Report how many lines contain the word "that", with no other text.

━━━━━━━━━━━━━━━━

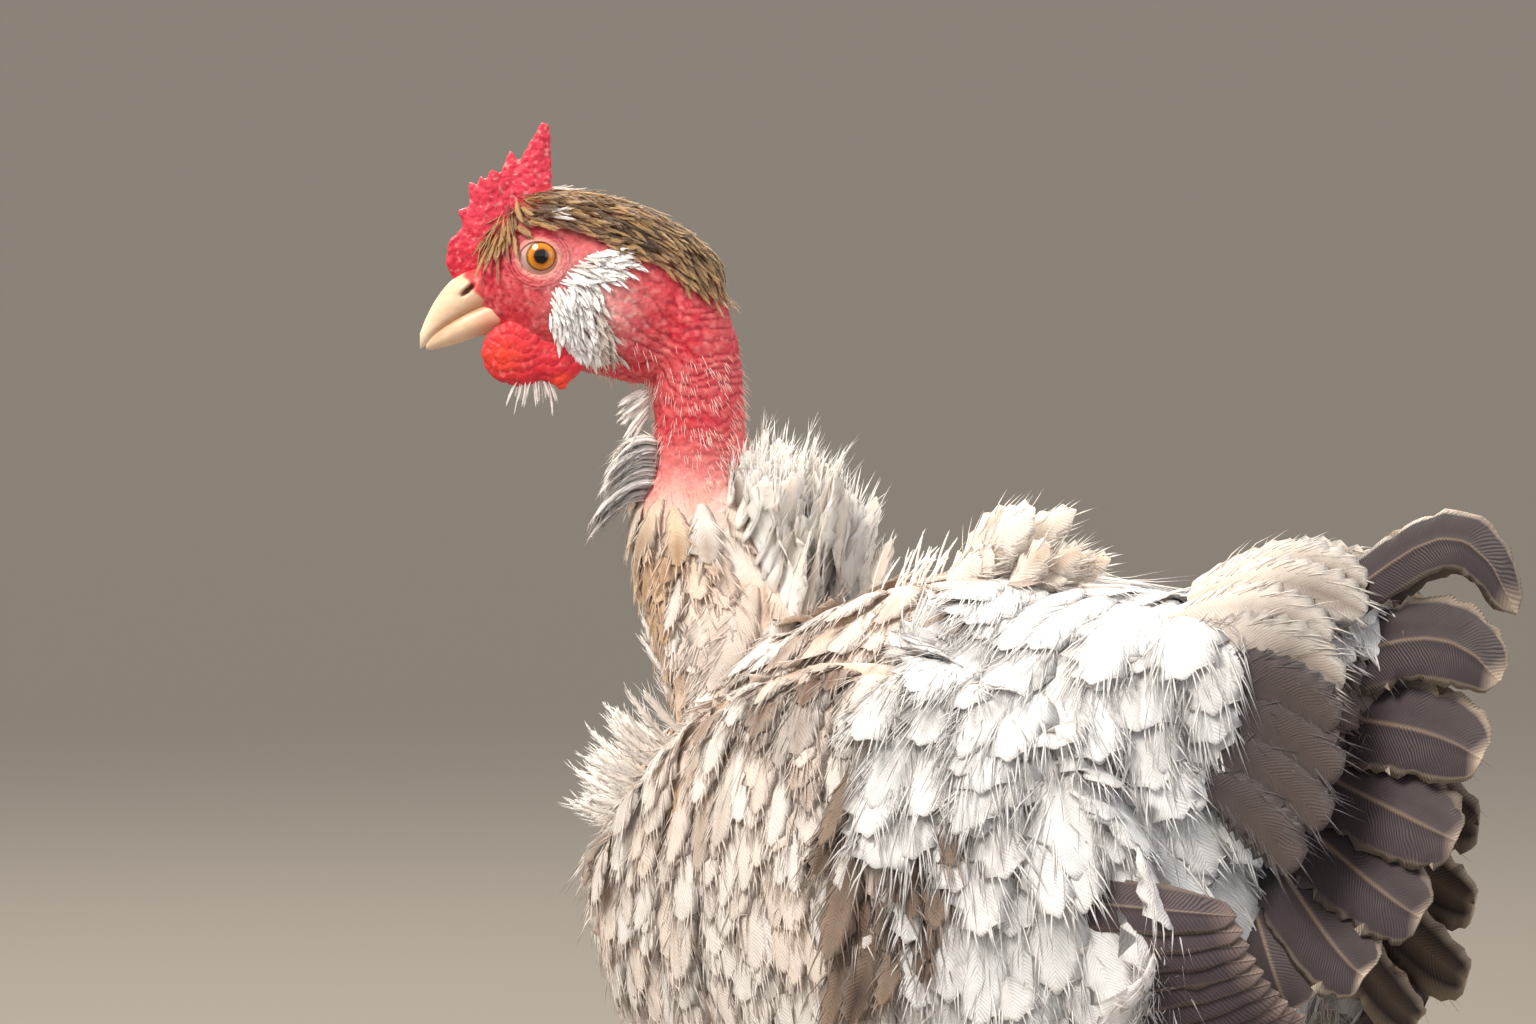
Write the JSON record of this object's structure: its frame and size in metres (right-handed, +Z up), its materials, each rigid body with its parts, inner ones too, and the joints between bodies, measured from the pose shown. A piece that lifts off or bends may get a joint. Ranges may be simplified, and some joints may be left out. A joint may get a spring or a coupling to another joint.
{
  "type": "naked neck chicken",
  "caption": "Standing hen of a bare-necked breed, head turned to its left, with a single comb, short wattles, a feathered cap, raised neck cape, folded wings and a fanned tail",
  "frame": {"origin": "the middle of the hen's box, on the floor it stands on", "axes": "+Z is up, -X is the way the body faces, -Y is the hen's left side, towards which its head is turned by 40 degrees"},
  "size_m": [0.3184, 0.1404, 0.3988],
  "materials": {
    "bare_skin": "red bare skin, finely wrinkled, satin",
    "comb_flesh": "bright red comb and wattle skin, granular, satin",
    "bill_horn": "pale cream horn, smooth",
    "eye": "orange iris with a black pupil, wet gloss",
    "cap_feather": "golden brown feathers with dark streaks",
    "pale_feather": "off-white and tan feathers",
    "crop_feather": "buff and white feathers",
    "white_feather": "cream white feathers with brown flecks",
    "tail_feather": "charcoal brown quill feathers with pale edges",
    "leg_scale": "pale horn-coloured scales, satin",
    "claw_horn": "horn, smooth"
  },
  "bodies": {
    "root": {"bill_lower": "bill_horn", "bill_upper": "bill_horn", "cape": "white_feather", "claw_left_1": "claw_horn", "claw_left_2": "claw_horn", "claw_left_3": "claw_horn", "claw_left_4": "claw_horn", "claw_right_1": "claw_horn", "claw_right_2": "claw_horn", "claw_right_3": "claw_horn", "claw_right_4": "claw_horn", "comb": "comb_flesh", "crop": "crop_feather", "crown_cap": "cap_feather", "ear_tuft_left": "pale_feather", "ear_tuft_right": "pale_feather", "eye_left": "eye", "eye_right": "eye", "foot_left": "leg_scale", "foot_right": "leg_scale", "head": "bare_skin", "neck": "bare_skin", "neck_tuft": "pale_feather", "shank_left": "leg_scale", "shank_right": "leg_scale", "tail_left": "tail_feather", "tail_right": "tail_feather", "thigh_left": "white_feather", "thigh_right": "white_feather", "torso": "white_feather", "wattle_left": "comb_flesh", "wattle_right": "comb_flesh", "wing_left": "white_feather", "wing_right": "white_feather"}
  },
  "joints": []
}
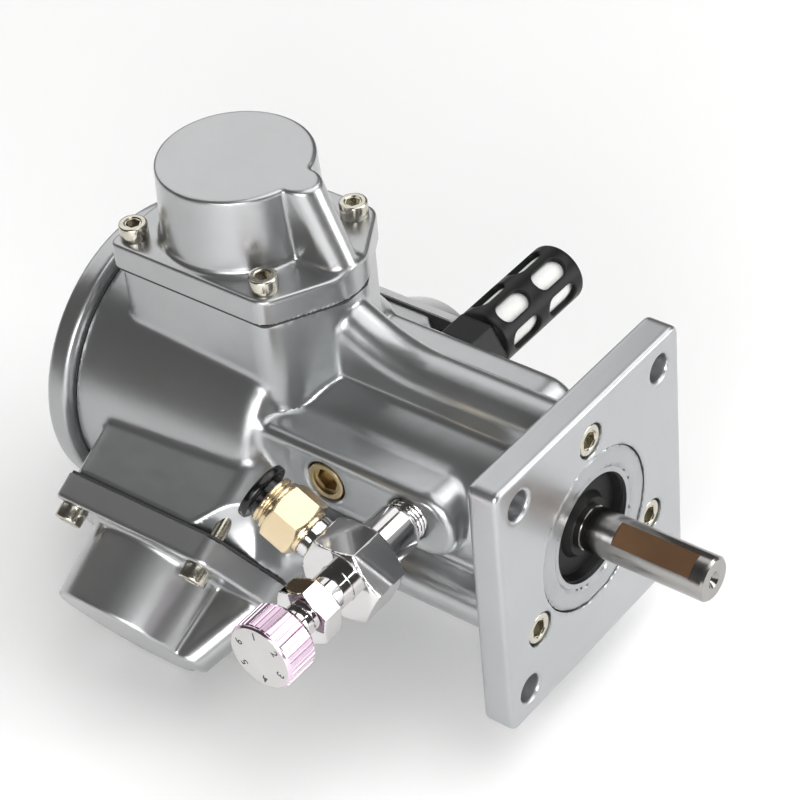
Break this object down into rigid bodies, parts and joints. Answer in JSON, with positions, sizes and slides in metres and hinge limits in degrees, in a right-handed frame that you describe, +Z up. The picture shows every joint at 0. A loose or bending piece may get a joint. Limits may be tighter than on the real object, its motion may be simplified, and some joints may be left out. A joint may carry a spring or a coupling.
{
  "type": "piston air motor",
  "caption": "Square-flanged radial piston air motor with pistons at equal angles, a rotary valve, a needle flow valve with push-in fitting, a silencer and a flatted output shaft.",
  "frame": {"origin": "centre of the mounting flange's front face, on the shaft's axis", "axes": "+X along the output shaft to its free end, +Z up through the first cylinder, -Y toward the flow valve"},
  "size_m": [0.2106, 0.1864, 0.1507],
  "materials": {
    "cast_alloy": "satin",
    "head_alloy": "satin",
    "flange_alloy": "satin",
    "machined_alloy": "machined",
    "nickel_steel": "bright nickel",
    "ground_steel": "ground",
    "black_rubber": "satin",
    "gasket": "matte",
    "plug_metal": "nickel-washed",
    "black_plastic": "gloss",
    "white_felt": "porous",
    "chrome": "polished",
    "knob_chrome": "satin face, bright ridges",
    "pale_brass": "nickel-washed",
    "bronze": "machined",
    "ring_iron": "ground"
  },
  "bodies": {
    "motor": {"housing": "cast_alloy", "mounting_flange": "flange_alloy", "flange_screws": "nickel_steel", "rear_cover": "cast_alloy", "rear_gasket": "gasket", "rear_screws": "nickel_steel", "cylinder_liner_1": "ground_steel", "cylinder_liner_2": "ground_steel", "cylinder_liner_3": "ground_steel", "cylinder_head_1": "head_alloy", "cylinder_head_2": "head_alloy", "cylinder_head_3": "head_alloy", "head_gasket_1": "gasket", "head_gasket_2": "gasket", "head_gasket_3": "gasket", "head_screws_1": "nickel_steel", "head_screws_2": "nickel_steel", "head_screws_3": "nickel_steel", "shaft_seal": "black_rubber", "seal_ring": "machined_alloy", "exhaust_plug": "plug_metal", "inlet_plug": "plug_metal", "silencer_cage": "black_plastic", "silencer_liner": "white_felt", "valve_body": "chrome", "valve_bonnet": "chrome", "tube_fitting": "pale_brass", "front_bearing_outer": "ground_steel", "main_bearing_outer": "ground_steel", "rear_bearing_outer": "ground_steel", "valve_sleeve": "bronze"},
    "crank": {"crankshaft": "ground_steel", "rear_crank_web": "ground_steel", "valve_key": "ground_steel", "rotary_valve": "bronze", "front_bearing_inner": "ground_steel", "main_bearing_inner": "ground_steel", "rear_bearing_inner": "ground_steel"},
    "orbit_ring": {"orbit_ring": "ground_steel", "orbit_bush": "bronze"},
    "gallery_ball": {"gallery_ball": "ground_steel"},
    "piston_1": {"piston_1": "machined_alloy", "piston_rings_1": "ring_iron"},
    "piston_2": {"piston_2": "machined_alloy", "piston_rings_2": "ring_iron"},
    "piston_3": {"piston_3": "machined_alloy", "piston_rings_3": "ring_iron"},
    "front_balls": {"front_bearing_balls": "ground_steel"},
    "main_balls": {"main_bearing_balls": "ground_steel"},
    "rear_balls": {"rear_bearing_balls": "ground_steel"},
    "needle": {"valve_needle": "ground_steel"},
    "knob": {"valve_knob": "knob_chrome"},
    "release_ring": {"release_ring": "black_plastic"}
  },
  "joints": [
    {"name": "shaft_spin", "type": "hinge", "parent": "motor", "child": "crank", "pos_m": [-0.122, 0, 0], "axis": [1, 0, 0], "continuous": true},
    {"name": "ring_orbit", "type": "hinge", "parent": "crank", "child": "orbit_ring", "pos_m": [-0.122, 0, 0.009], "axis": [1, 0, 0], "continuous": true},
    {"name": "ball_turn", "type": "hinge", "parent": "crank", "child": "gallery_ball", "pos_m": [-0.156, 0, 0.0045], "axis": [1, 0, 0], "continuous": true},
    {"name": "piston_1_travel", "type": "hinge", "parent": "gallery_ball", "child": "piston_1", "pos_m": [-0.122, 0, 0.009], "axis": [1, 0, 0], "continuous": true},
    {"name": "piston_2_travel", "type": "hinge", "parent": "gallery_ball", "child": "piston_2", "pos_m": [-0.122, 0.0039, 0.00225], "axis": [1, 0, 0], "continuous": true},
    {"name": "piston_3_travel", "type": "hinge", "parent": "gallery_ball", "child": "piston_3", "pos_m": [-0.122, -0.0039, 0.00225], "axis": [1, 0, 0], "continuous": true},
    {"name": "front_balls_roll", "type": "hinge", "parent": "motor", "child": "front_balls", "pos_m": [-0.015, 0, 0], "axis": [1, 0, 0], "continuous": true},
    {"name": "main_balls_roll", "type": "hinge", "parent": "motor", "child": "main_balls", "pos_m": [-0.097, 0, 0], "axis": [1, 0, 0], "continuous": true},
    {"name": "rear_balls_roll", "type": "hinge", "parent": "motor", "child": "rear_balls", "pos_m": [-0.1525, 0, 0], "axis": [1, 0, 0], "continuous": true},
    {"name": "needle_slide", "type": "slide", "parent": "motor", "child": "needle", "axis": [0, -1, 0], "range_m": [-0.003, 0.0015]},
    {"name": "knob_turn", "type": "hinge", "parent": "needle", "child": "knob", "pos_m": [-0.0425, -0.0925, 0.0084], "axis": [0, -1, 0], "range_deg": [-1440, 720]},
    {"name": "release_press", "type": "slide", "parent": "motor", "child": "release_ring", "axis": [0.8988, 0, -0.4384], "range_m": [0, 0.0015], "stiffness_N_per_m": 1200, "springref_m": -0.002}
  ],
  "couplings": [
    {"joint": "ring_orbit", "follows": "shaft_spin", "ratio": -1},
    {"joint": "ball_turn", "follows": "shaft_spin", "ratio": -2},
    {"joint": "piston_1_travel", "follows": "shaft_spin", "ratio": 1},
    {"joint": "piston_2_travel", "follows": "shaft_spin", "ratio": 1},
    {"joint": "piston_3_travel", "follows": "shaft_spin", "ratio": 1},
    {"joint": "front_balls_roll", "follows": "shaft_spin", "ratio": 0.39615},
    {"joint": "main_balls_roll", "follows": "shaft_spin", "ratio": 0.3791},
    {"joint": "rear_balls_roll", "follows": "shaft_spin", "ratio": 0.38},
    {"joint": "needle_slide", "follows": "knob_turn", "m_per_rad": 0.00011937}
  ]
}
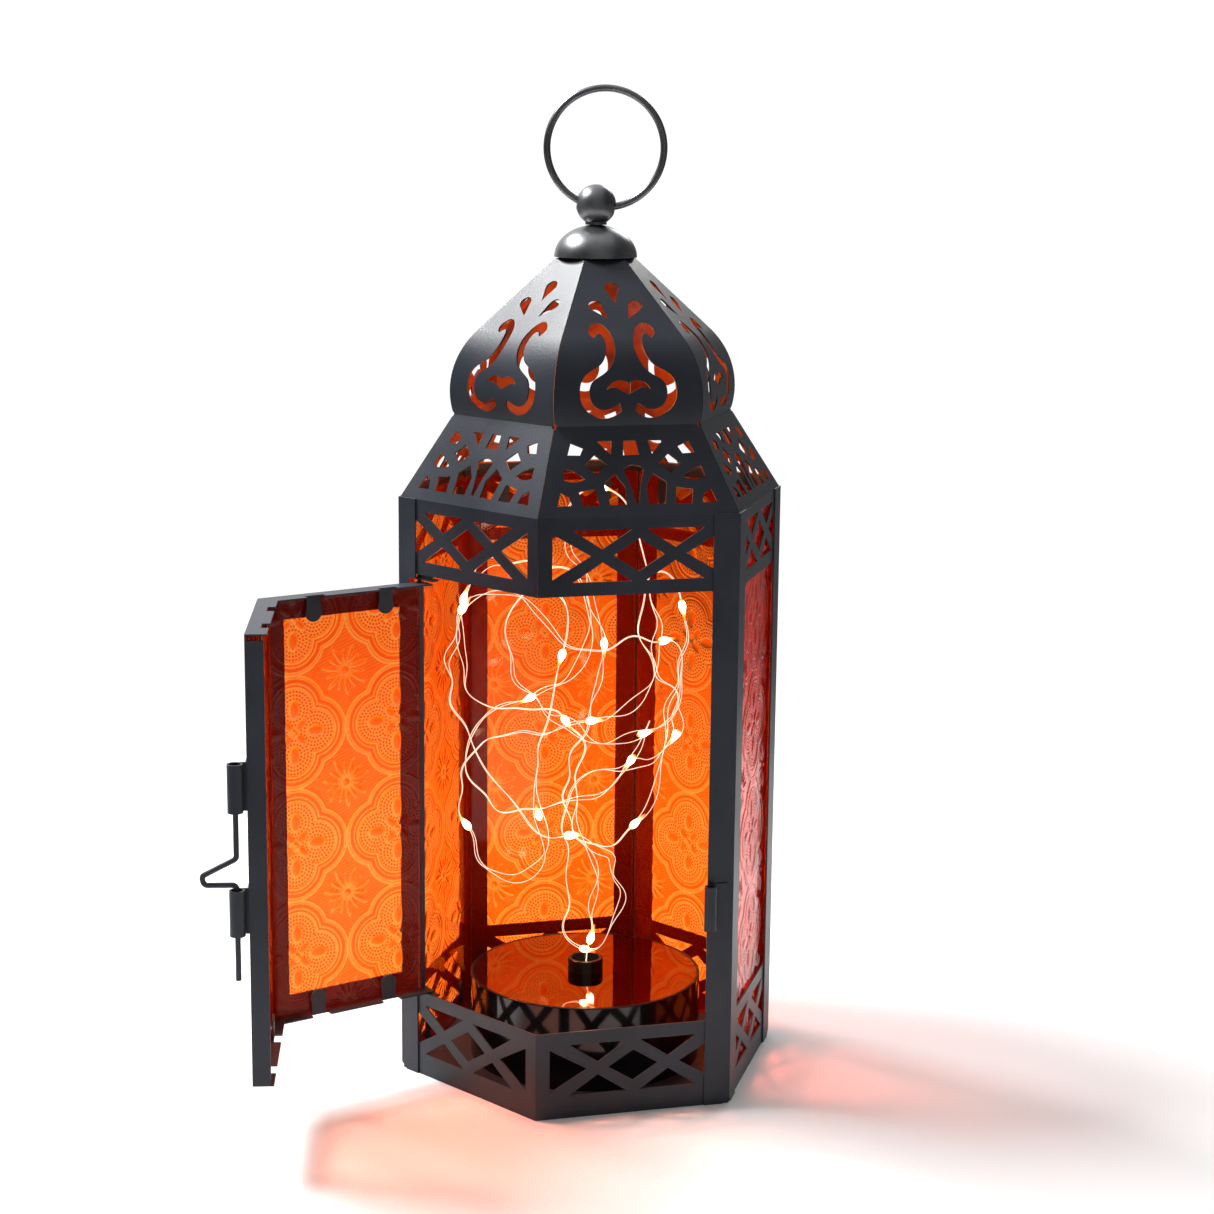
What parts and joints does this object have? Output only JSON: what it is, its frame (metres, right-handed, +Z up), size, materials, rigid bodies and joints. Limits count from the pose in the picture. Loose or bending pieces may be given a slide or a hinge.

━━━━━━━━━━━━━━━━

*Task result*. 2